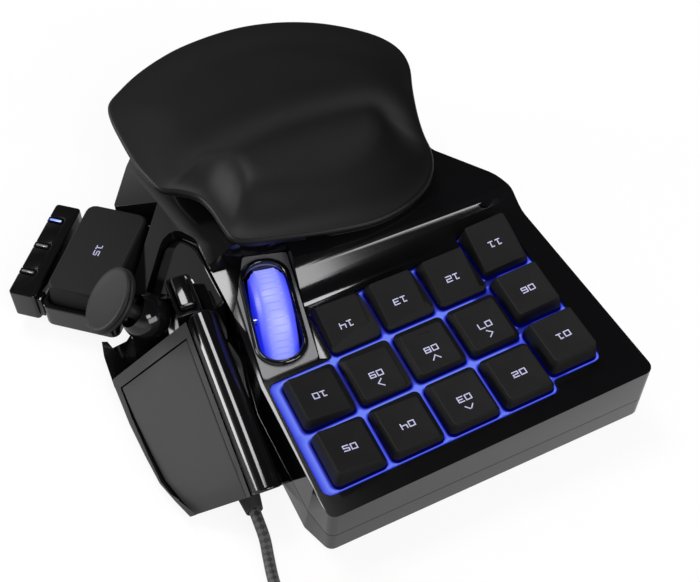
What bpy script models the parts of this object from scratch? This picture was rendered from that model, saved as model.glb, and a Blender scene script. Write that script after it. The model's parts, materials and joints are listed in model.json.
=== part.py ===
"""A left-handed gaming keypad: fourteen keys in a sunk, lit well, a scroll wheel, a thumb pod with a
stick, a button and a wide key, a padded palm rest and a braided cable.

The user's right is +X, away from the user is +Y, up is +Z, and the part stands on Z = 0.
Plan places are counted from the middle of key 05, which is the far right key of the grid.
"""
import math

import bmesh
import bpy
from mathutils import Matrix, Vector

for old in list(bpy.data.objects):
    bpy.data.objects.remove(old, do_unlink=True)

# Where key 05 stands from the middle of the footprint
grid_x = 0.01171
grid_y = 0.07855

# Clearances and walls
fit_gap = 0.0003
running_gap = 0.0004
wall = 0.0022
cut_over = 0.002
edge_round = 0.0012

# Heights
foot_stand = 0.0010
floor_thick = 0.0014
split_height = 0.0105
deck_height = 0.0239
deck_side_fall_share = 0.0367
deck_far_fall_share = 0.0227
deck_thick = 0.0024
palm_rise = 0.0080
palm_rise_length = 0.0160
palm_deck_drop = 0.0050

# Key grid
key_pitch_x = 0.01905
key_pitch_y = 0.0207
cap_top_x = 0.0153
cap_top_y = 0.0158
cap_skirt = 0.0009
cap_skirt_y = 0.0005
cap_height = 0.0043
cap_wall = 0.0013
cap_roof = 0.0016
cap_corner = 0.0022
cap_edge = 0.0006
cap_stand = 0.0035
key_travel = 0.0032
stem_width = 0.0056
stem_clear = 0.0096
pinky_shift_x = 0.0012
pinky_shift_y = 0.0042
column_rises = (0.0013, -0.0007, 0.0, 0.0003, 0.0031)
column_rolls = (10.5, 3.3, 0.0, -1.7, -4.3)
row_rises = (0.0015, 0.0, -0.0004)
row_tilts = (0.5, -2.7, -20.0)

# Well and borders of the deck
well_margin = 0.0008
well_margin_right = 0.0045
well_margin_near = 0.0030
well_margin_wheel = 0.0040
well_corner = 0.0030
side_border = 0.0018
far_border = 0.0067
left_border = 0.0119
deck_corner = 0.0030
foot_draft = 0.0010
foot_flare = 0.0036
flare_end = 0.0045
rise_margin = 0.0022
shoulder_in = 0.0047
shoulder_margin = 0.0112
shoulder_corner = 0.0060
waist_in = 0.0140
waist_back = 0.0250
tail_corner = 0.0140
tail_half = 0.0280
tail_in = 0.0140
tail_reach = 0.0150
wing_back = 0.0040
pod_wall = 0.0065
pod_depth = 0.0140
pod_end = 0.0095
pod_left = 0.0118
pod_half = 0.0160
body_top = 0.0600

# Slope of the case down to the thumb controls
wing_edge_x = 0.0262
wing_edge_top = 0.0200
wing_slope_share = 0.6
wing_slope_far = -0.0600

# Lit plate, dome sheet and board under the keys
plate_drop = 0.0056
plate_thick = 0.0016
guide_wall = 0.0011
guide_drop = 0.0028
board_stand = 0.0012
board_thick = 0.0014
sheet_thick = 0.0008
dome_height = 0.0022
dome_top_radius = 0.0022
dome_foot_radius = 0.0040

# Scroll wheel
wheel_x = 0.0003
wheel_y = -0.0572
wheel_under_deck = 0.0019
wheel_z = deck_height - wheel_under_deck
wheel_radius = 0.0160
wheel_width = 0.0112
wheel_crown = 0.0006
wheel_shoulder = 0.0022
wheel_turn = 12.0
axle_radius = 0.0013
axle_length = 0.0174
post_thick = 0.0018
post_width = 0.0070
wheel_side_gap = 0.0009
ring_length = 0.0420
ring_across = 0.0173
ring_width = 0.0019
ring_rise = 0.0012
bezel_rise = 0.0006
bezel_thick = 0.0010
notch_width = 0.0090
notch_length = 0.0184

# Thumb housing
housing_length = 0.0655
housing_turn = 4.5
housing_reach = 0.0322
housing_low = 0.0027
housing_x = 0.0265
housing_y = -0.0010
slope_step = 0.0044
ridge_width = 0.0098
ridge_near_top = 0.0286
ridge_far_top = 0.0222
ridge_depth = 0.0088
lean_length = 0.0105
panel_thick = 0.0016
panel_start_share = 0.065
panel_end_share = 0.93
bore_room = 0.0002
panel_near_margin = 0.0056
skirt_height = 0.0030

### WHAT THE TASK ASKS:
Output exactly the leading lines of the data, up to and including the line marked by "row_tilts = (0.5, -2.7, -20.0)".

### SOLVED EXERCISE:
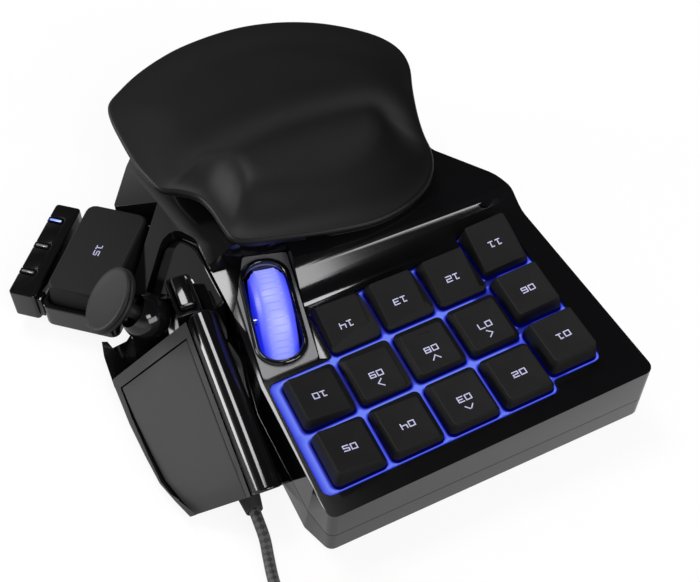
What bpy script models the parts of this object from scratch? This picture was rendered from that model, saved as model.glb, and a Blender scene script. Write that script after it. The model's parts, materials and joints are listed in model.json.
=== part.py ===
"""A left-handed gaming keypad: fourteen keys in a sunk, lit well, a scroll wheel, a thumb pod with a
stick, a button and a wide key, a padded palm rest and a braided cable.

The user's right is +X, away from the user is +Y, up is +Z, and the part stands on Z = 0.
Plan places are counted from the middle of key 05, which is the far right key of the grid.
"""
import math

import bmesh
import bpy
from mathutils import Matrix, Vector

for old in list(bpy.data.objects):
    bpy.data.objects.remove(old, do_unlink=True)

# Where key 05 stands from the middle of the footprint
grid_x = 0.01171
grid_y = 0.07855

# Clearances and walls
fit_gap = 0.0003
running_gap = 0.0004
wall = 0.0022
cut_over = 0.002
edge_round = 0.0012

# Heights
foot_stand = 0.0010
floor_thick = 0.0014
split_height = 0.0105
deck_height = 0.0239
deck_side_fall_share = 0.0367
deck_far_fall_share = 0.0227
deck_thick = 0.0024
palm_rise = 0.0080
palm_rise_length = 0.0160
palm_deck_drop = 0.0050

# Key grid
key_pitch_x = 0.01905
key_pitch_y = 0.0207
cap_top_x = 0.0153
cap_top_y = 0.0158
cap_skirt = 0.0009
cap_skirt_y = 0.0005
cap_height = 0.0043
cap_wall = 0.0013
cap_roof = 0.0016
cap_corner = 0.0022
cap_edge = 0.0006
cap_stand = 0.0035
key_travel = 0.0032
stem_width = 0.0056
stem_clear = 0.0096
pinky_shift_x = 0.0012
pinky_shift_y = 0.0042
column_rises = (0.0013, -0.0007, 0.0, 0.0003, 0.0031)
column_rolls = (10.5, 3.3, 0.0, -1.7, -4.3)
row_rises = (0.0015, 0.0, -0.0004)
row_tilts = (0.5, -2.7, -20.0)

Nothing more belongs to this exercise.